- Directed by: David Allen
- Written by: Isabella Tree
- Produced by: Gaby Bastyra
- Cinematography: Simon de Glanville; Tim Cragg;
- Edited by: Mark Fletcher
- Music by: Biggi Hilmars; Jon Hopkins;
- Production companies: Passion Pictures; HHMI Tangled Bank Studios;
- Release date: 2023 (BFI London Film Festival);
- Running time: 75 minutes
- Country: United Kingdom
- Language: English

= Wilding (film) =

2023 British documentary film

Wilding is a 2023 British documentary film directed by David Allen, about Charlie Burrell, Isabella Tree and their rewilding project Knepp Wildland in West Sussex. The film is based on Tree's 2018 book of the same name.

==Cast==

Exmoor ponies at Knepp Wildland

- Charlie Burrell
- Isabella Tree
- Rhiannon Neads
- Matthew Collyer

== Synopsis ==

The documentary follows Tree and Burrell – both in the present and through filmed recreations of their younger selves using actors – as they transition Knepp away from intensive farming and instead encourage natural processes and biodiversity. The couple decides to stop farming partially as a result of a visit from an expert on oak trees, Ted Green, who draws to their attention how intensive farming is harming their existing oaks. The rewilding includes allowing large herbivores like Exmoor ponies, Tamworth pigs, deer and English longhorn cattle to roam freely, based on the ideas of conservationist Frans Vera. While the project faces criticism from those who see it as a waste of agricultural land, an affront to aesthetics, or a risk of spreading weeds, the rewilding project sees successes such as the appearance of turtledoves, and the successful reintroduction of the white stork.

== Production ==

According to Tree, she and Burrell had received numerous approaches to make a film adaption of Tree's book. They asked advice from David Allen, who they already knew, about who to go ahead with, and Allen suggested he adapt it himself.

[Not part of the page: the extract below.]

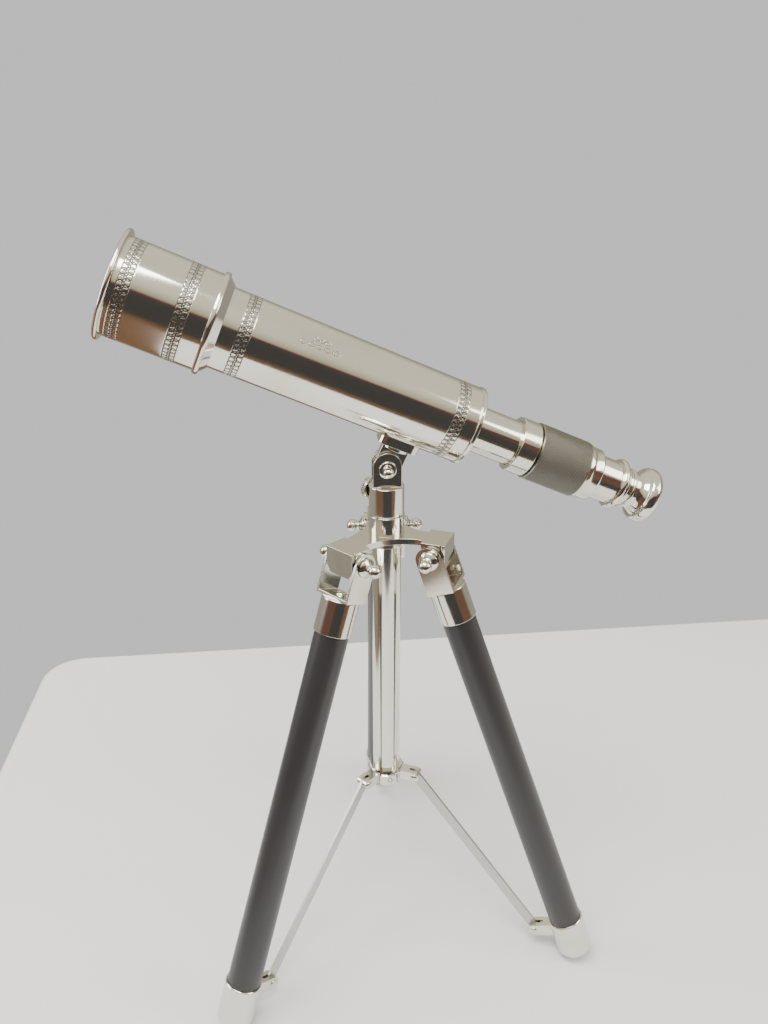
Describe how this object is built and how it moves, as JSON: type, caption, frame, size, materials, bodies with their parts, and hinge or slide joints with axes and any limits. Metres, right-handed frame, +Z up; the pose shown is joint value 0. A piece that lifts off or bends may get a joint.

Filming took place at the estate for years, and there was also filming inside Tree and Burrell's home for some weeks. Film crews documented the first release of beavers, and the first flight of a wild-raised white stork – both the first time in England for hundreds of years. The stork's flight was captured by drone.

== Reception ==

The film has an 83% rating on Rotten Tomatoes. A review for The Guardian gives the film 3/5 stars and describes it as 'half puff job, half genuinely inspirational record of a rare eco-success story.' A Time Out review labels the documentary 'soul-enhancing' and 'hopeful', and praises the cinematography. An article for ABC News describes how the film 'isn't wagging the finger, it's celebrating the power of change.'

However, a review for The Times was more negative, labelling the documentary 'bland and dull' with a lack of drama or humour, despite the value of the Knepp rewilding project.

== Release ==

Wilding had its world premiere in 2023 at the BFI London Film Festival.